Directions
Output, word for word, every line from the start of the listing down to and including the line that contains "of the mat."; include nothing else.
──────── Given material
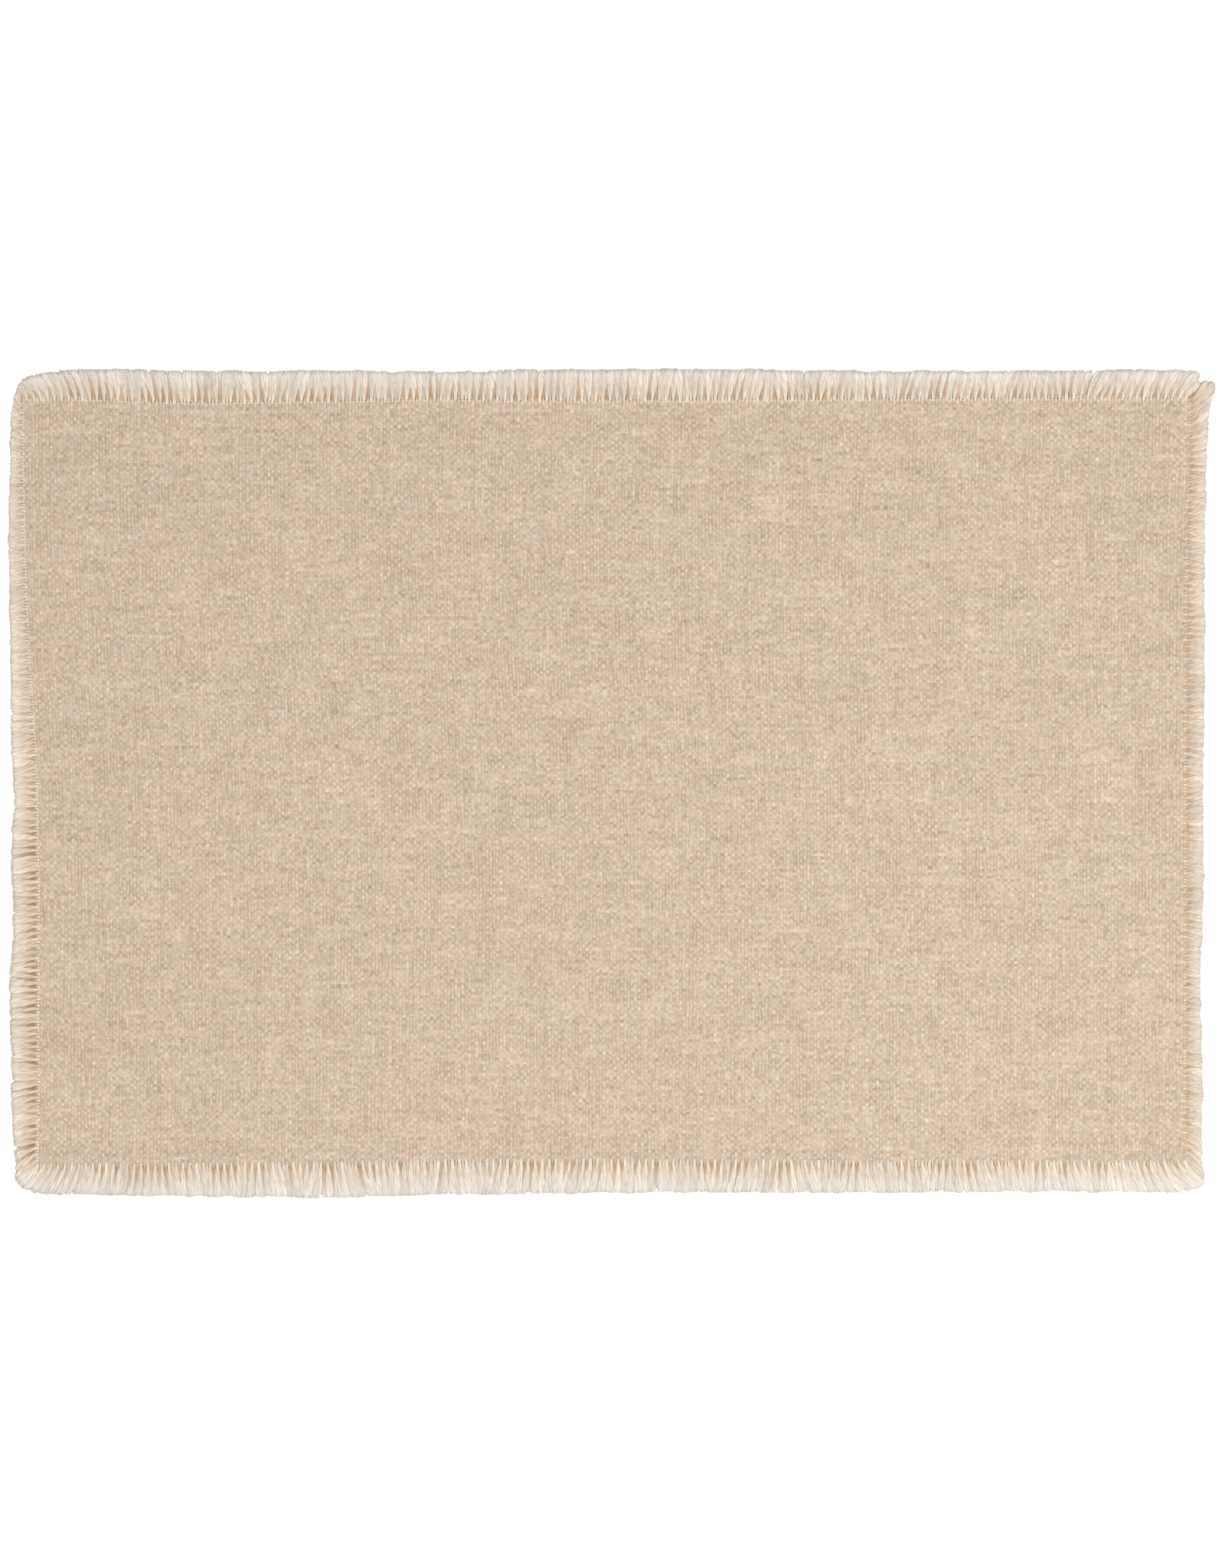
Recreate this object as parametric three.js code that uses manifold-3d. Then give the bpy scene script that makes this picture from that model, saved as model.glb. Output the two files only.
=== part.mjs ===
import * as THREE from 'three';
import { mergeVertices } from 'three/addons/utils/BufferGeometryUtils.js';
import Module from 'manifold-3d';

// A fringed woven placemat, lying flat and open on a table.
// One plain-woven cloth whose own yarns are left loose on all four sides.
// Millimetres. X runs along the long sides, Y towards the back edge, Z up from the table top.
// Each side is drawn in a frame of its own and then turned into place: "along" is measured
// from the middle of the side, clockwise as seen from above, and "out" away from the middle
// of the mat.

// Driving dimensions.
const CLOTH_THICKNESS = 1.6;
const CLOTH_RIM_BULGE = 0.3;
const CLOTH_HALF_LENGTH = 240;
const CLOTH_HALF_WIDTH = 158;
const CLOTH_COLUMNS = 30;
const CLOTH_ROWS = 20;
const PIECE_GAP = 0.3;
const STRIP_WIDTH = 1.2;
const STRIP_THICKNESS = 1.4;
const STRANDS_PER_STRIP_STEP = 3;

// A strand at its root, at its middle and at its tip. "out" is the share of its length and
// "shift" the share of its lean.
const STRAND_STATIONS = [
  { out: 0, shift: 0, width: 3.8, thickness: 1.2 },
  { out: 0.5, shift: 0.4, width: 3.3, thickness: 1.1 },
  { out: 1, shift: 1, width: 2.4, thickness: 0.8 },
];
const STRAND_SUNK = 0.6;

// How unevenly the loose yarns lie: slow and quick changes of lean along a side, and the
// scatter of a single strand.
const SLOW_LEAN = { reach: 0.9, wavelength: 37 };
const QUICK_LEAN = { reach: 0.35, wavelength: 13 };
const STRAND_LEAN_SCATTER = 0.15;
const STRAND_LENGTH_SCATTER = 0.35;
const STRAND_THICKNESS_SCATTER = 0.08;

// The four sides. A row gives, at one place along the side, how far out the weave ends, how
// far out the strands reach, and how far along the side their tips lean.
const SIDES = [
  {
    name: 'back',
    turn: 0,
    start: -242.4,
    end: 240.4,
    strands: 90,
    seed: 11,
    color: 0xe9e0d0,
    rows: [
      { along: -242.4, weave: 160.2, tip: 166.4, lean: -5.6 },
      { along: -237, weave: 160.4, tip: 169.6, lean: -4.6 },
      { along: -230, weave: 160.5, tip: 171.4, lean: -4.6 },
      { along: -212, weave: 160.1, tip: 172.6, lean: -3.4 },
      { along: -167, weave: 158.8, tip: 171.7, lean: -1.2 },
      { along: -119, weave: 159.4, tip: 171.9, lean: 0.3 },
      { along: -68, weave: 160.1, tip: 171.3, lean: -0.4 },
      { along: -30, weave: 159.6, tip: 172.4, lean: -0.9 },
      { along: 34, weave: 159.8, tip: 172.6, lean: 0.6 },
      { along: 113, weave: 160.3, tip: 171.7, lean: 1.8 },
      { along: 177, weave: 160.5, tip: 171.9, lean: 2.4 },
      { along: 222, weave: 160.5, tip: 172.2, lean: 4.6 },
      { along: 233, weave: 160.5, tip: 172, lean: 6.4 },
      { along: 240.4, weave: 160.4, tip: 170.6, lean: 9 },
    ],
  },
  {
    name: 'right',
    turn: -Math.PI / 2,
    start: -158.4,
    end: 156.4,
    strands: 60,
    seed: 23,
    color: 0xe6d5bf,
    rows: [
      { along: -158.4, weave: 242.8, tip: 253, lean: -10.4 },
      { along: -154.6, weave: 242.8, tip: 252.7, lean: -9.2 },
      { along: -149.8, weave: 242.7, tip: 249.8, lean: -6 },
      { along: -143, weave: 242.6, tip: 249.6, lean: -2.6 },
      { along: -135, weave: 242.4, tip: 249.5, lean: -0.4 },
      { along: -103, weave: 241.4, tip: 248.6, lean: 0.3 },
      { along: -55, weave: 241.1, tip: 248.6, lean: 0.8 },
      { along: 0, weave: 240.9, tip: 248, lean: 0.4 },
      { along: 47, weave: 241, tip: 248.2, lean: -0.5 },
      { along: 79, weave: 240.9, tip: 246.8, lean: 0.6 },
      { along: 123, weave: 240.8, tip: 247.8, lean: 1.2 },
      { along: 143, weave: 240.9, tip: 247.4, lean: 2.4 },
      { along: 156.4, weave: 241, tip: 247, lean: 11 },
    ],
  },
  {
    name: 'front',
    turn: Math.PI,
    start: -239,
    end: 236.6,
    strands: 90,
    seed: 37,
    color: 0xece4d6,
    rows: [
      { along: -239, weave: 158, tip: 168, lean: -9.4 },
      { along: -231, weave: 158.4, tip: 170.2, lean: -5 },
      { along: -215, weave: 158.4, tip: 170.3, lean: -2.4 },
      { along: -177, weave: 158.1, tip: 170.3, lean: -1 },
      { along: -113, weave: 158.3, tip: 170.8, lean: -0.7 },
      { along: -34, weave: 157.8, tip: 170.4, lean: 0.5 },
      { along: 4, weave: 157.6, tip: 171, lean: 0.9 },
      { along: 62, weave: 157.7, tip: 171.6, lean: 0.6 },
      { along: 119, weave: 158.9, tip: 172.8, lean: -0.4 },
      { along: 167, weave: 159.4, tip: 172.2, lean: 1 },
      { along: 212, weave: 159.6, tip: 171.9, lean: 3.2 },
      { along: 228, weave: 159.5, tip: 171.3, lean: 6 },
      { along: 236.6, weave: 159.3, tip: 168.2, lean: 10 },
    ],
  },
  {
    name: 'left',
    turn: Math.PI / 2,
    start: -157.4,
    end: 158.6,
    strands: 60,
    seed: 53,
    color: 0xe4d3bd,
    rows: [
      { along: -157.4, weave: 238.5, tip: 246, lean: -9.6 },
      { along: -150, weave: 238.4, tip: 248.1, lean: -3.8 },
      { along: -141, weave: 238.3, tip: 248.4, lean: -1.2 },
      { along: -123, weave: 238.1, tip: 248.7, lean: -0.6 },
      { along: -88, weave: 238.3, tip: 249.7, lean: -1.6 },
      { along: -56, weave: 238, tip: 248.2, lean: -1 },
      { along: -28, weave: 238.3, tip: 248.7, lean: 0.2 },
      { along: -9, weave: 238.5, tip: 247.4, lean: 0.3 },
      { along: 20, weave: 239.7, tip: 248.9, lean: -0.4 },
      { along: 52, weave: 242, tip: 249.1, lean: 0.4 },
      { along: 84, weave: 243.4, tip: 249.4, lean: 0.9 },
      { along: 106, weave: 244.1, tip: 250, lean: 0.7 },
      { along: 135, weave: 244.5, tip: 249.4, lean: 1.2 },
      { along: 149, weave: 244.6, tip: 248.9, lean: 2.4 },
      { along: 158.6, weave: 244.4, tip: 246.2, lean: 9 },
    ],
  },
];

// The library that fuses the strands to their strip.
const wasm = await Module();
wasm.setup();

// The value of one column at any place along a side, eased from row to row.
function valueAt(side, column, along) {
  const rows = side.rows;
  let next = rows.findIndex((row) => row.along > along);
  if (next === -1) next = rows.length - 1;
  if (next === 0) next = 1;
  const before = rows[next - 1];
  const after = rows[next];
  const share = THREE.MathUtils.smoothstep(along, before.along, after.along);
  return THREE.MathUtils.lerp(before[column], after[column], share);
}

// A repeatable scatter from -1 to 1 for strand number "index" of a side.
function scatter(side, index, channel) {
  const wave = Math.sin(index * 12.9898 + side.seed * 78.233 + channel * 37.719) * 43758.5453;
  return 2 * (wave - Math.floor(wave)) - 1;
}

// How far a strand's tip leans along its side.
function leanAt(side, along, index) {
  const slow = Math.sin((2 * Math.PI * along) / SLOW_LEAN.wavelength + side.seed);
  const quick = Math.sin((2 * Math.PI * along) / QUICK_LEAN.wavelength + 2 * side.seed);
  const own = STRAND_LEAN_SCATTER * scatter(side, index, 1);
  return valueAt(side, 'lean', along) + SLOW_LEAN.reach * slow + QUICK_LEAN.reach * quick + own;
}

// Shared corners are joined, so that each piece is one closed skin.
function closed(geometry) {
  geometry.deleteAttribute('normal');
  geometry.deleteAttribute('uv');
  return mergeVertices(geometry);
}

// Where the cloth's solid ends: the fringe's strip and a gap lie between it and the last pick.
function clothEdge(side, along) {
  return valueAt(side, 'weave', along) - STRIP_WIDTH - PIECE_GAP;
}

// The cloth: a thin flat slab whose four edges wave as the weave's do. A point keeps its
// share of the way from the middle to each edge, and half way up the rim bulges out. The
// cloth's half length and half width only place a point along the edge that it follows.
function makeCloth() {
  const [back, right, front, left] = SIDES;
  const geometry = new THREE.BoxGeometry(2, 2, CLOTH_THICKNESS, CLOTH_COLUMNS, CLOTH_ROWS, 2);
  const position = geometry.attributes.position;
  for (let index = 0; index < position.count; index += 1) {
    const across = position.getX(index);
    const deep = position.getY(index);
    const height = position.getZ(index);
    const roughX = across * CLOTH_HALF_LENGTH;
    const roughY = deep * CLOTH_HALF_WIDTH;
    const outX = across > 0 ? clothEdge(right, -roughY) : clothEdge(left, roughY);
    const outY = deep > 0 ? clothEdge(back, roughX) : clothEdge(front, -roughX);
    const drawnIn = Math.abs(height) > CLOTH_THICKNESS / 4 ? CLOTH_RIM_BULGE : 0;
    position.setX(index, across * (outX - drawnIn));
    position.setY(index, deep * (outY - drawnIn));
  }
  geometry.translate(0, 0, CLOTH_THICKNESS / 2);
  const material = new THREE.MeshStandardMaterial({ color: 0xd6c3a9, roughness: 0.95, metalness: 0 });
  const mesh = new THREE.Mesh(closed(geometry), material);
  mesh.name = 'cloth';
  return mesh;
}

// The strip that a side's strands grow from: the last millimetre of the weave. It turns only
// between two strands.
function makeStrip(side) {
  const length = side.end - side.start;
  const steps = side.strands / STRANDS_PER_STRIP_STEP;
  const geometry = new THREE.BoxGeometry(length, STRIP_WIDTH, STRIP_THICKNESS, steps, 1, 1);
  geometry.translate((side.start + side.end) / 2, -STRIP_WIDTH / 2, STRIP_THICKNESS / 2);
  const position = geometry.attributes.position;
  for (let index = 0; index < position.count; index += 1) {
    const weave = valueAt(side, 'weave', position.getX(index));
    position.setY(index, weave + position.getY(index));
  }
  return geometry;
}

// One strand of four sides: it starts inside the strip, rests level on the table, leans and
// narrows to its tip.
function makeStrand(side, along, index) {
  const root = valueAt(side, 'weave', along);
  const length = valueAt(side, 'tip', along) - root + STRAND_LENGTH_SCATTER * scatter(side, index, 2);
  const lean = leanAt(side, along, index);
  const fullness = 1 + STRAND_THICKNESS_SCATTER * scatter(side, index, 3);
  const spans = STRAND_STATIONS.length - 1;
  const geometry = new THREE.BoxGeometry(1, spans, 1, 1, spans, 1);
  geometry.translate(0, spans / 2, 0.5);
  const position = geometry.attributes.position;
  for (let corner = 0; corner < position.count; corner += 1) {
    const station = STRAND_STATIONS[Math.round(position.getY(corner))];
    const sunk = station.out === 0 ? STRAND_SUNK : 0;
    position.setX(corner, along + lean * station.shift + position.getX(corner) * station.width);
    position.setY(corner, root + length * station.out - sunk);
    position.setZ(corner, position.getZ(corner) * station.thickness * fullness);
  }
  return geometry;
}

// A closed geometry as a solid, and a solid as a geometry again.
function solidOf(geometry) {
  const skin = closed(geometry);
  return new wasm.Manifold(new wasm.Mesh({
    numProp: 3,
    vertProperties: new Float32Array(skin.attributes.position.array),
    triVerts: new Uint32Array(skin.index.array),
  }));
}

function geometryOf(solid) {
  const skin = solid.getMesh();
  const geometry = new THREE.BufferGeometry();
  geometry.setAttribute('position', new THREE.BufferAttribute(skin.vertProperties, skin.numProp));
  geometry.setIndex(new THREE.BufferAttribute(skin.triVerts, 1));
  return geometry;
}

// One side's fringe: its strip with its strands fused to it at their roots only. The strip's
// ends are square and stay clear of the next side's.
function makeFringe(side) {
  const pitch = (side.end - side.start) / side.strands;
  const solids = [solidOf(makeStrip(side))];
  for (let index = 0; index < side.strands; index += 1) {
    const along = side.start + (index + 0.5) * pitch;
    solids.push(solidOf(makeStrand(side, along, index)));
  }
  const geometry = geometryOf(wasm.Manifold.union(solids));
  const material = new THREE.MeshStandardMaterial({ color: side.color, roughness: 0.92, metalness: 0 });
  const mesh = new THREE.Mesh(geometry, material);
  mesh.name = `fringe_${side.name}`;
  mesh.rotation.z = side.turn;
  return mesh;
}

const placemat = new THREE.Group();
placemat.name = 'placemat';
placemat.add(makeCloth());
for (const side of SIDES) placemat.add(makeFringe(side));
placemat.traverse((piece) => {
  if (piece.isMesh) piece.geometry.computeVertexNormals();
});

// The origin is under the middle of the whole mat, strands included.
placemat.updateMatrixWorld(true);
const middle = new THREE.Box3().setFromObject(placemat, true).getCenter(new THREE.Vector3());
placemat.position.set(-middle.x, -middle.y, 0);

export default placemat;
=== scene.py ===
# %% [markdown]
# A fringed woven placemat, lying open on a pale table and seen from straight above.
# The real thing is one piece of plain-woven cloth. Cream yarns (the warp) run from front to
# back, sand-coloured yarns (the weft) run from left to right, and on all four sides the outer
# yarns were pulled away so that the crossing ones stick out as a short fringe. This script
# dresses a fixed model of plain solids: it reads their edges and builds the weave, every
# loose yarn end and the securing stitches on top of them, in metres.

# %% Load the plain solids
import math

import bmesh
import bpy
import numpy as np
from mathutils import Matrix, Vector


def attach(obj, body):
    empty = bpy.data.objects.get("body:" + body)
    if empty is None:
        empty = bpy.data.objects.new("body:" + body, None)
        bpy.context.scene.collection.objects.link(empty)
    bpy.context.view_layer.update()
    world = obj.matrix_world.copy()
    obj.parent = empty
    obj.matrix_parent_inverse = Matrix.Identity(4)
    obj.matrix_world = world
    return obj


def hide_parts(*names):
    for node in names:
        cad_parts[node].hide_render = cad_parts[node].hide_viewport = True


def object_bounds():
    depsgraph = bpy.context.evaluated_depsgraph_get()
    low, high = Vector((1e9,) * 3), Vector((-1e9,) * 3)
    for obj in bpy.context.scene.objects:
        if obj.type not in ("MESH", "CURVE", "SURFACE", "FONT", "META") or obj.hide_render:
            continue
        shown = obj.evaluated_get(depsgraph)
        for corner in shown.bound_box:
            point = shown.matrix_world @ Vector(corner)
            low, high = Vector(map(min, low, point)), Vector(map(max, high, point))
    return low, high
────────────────
The reply
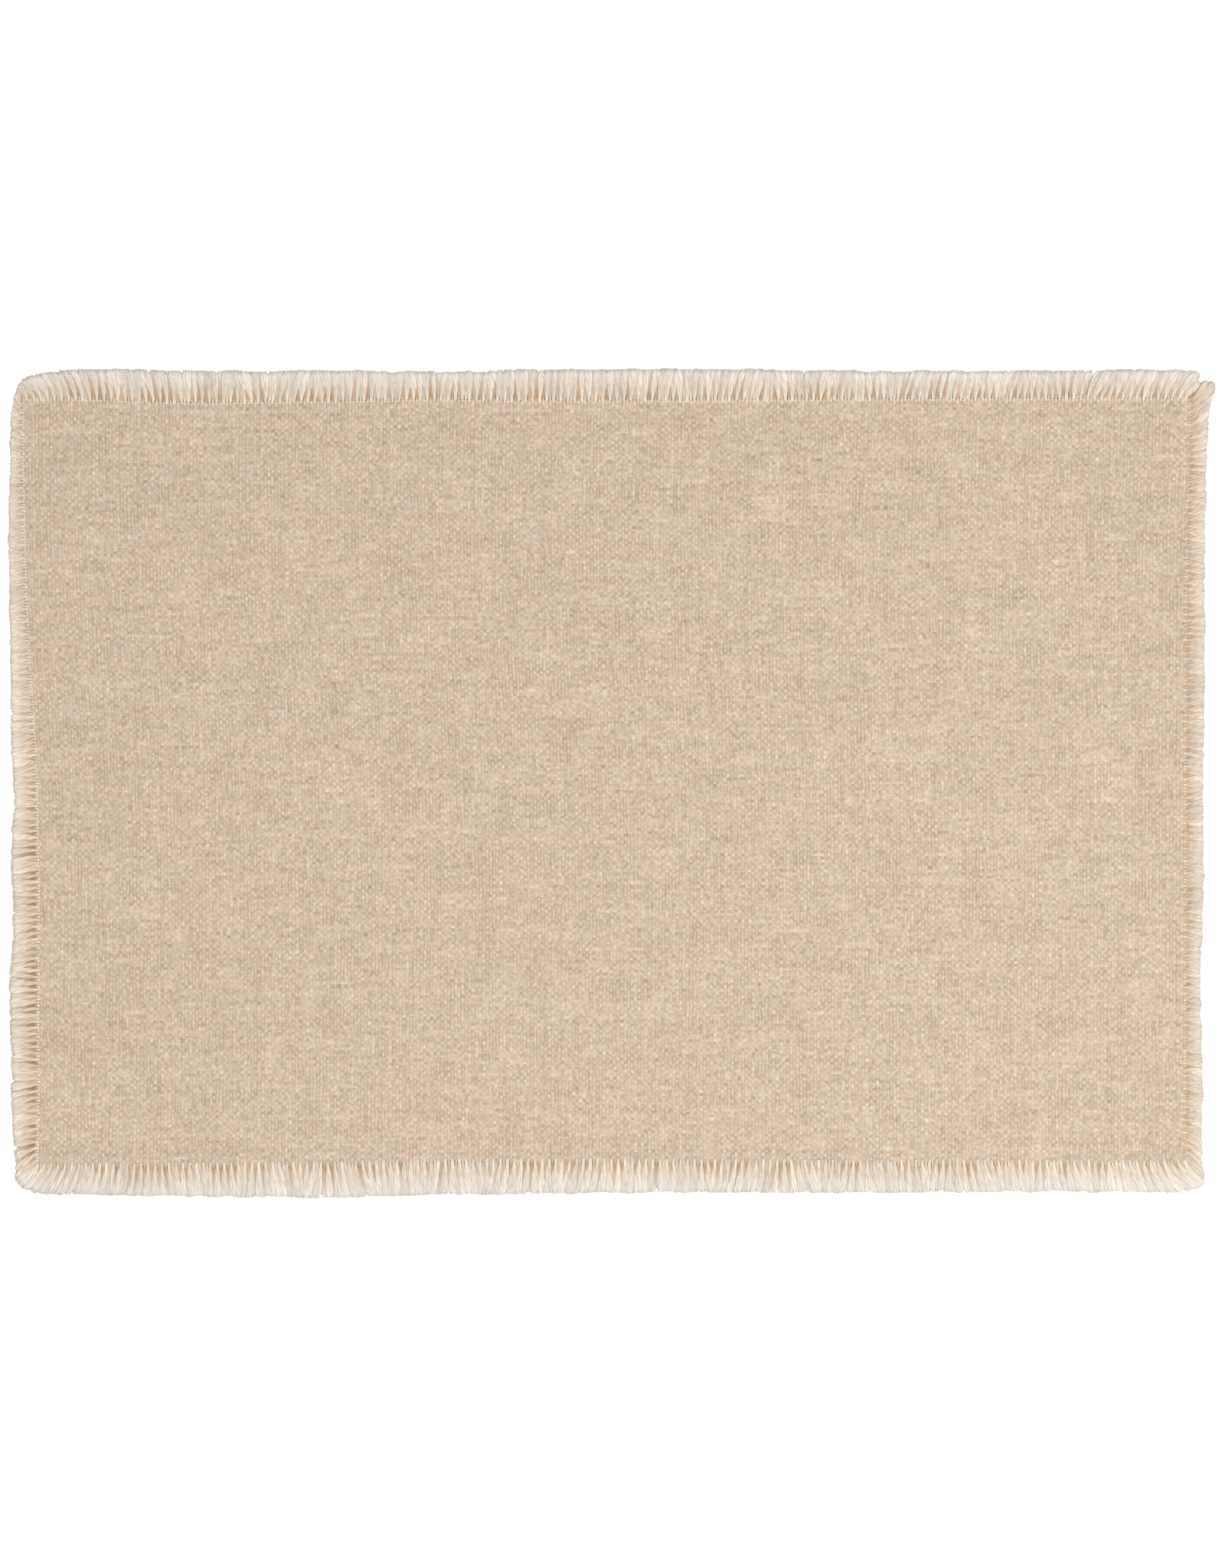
Recreate this object as parametric three.js code that uses manifold-3d. Then give the bpy scene script that makes this picture from that model, saved as model.glb. Output the two files only.
=== part.mjs ===
import * as THREE from 'three';
import { mergeVertices } from 'three/addons/utils/BufferGeometryUtils.js';
import Module from 'manifold-3d';

// A fringed woven placemat, lying flat and open on a table.
// One plain-woven cloth whose own yarns are left loose on all four sides.
// Millimetres. X runs along the long sides, Y towards the back edge, Z up from the table top.
// Each side is drawn in a frame of its own and then turned into place: "along" is measured
// from the middle of the side, clockwise as seen from above, and "out" away from the middle
// of the mat.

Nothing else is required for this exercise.